There are needs for justice wherever we live. Not only in history books, battlefields, memorials, or national cemeteries, but in our own towns, streets, systems, and relationships.

Maybe one way we honor the dead is by remaining awake to the living. We can refuse indifference. We can also ask ourselves what kind of world we are helping to build now, and whose humanity we are willing to defend when it becomes inconvenient, controversial, or costly.

I think remembrance is meant to do more than make us look backward. I think it can sharpen our moral vision in the present.

Renee Roederer

1. This week, I was deeply moved by a poem written by Yodit Mesfin Johnson, which speaks to this incident of police brutality and the myriad of ways that people are disbelieved. It’s called “What God is This”.
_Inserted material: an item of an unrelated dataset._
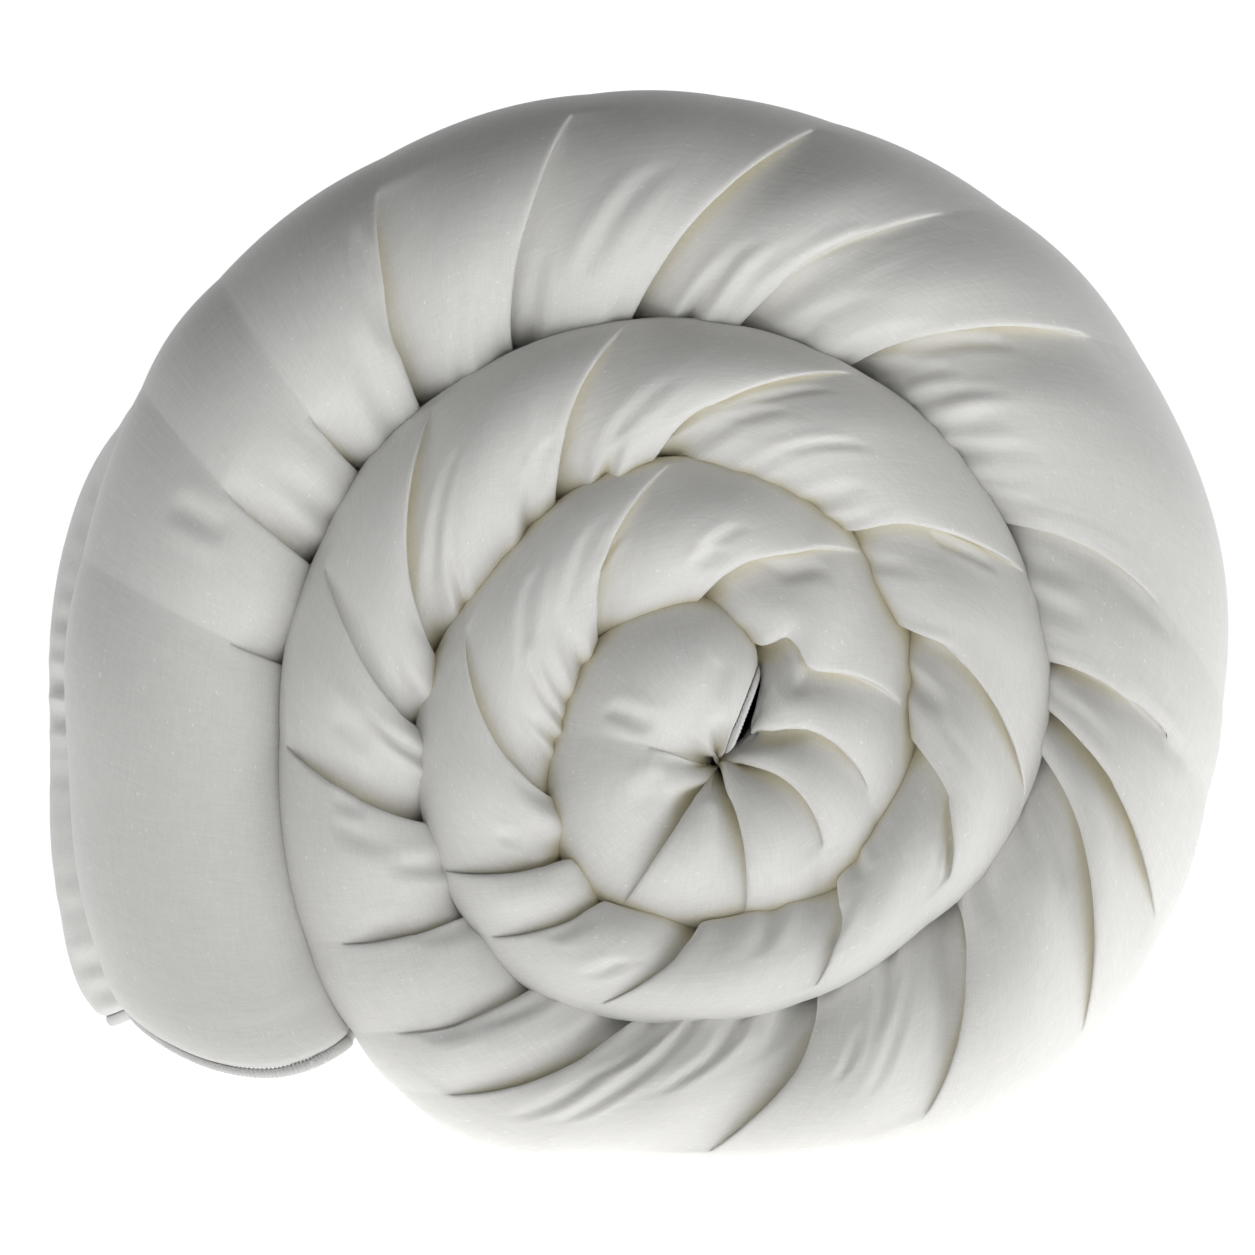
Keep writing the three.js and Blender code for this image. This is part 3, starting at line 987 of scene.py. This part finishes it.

2. Heather Cox Richardson writes,

“May 23, 2026 (Saturday)

President Donald J. Trump’s proposed triumphal arch would sit at a rotary on the Virginia side of the Arlington Memorial Bridge between Arlington National Cemetery and the Lincoln Memorial in Washington, D.C.

The proposed arch obscures the Lincoln Memorial, built to honor the president who steered the country safely through the Civil War, but perfectly frames Arlington House, the mansion built by enslaved Americans and once owned by Confederate General Robert E. Lee. The arch does not frame the nation’s honored dead, but frames instead the home of the man who led the armies of the Confederacy that killed them.”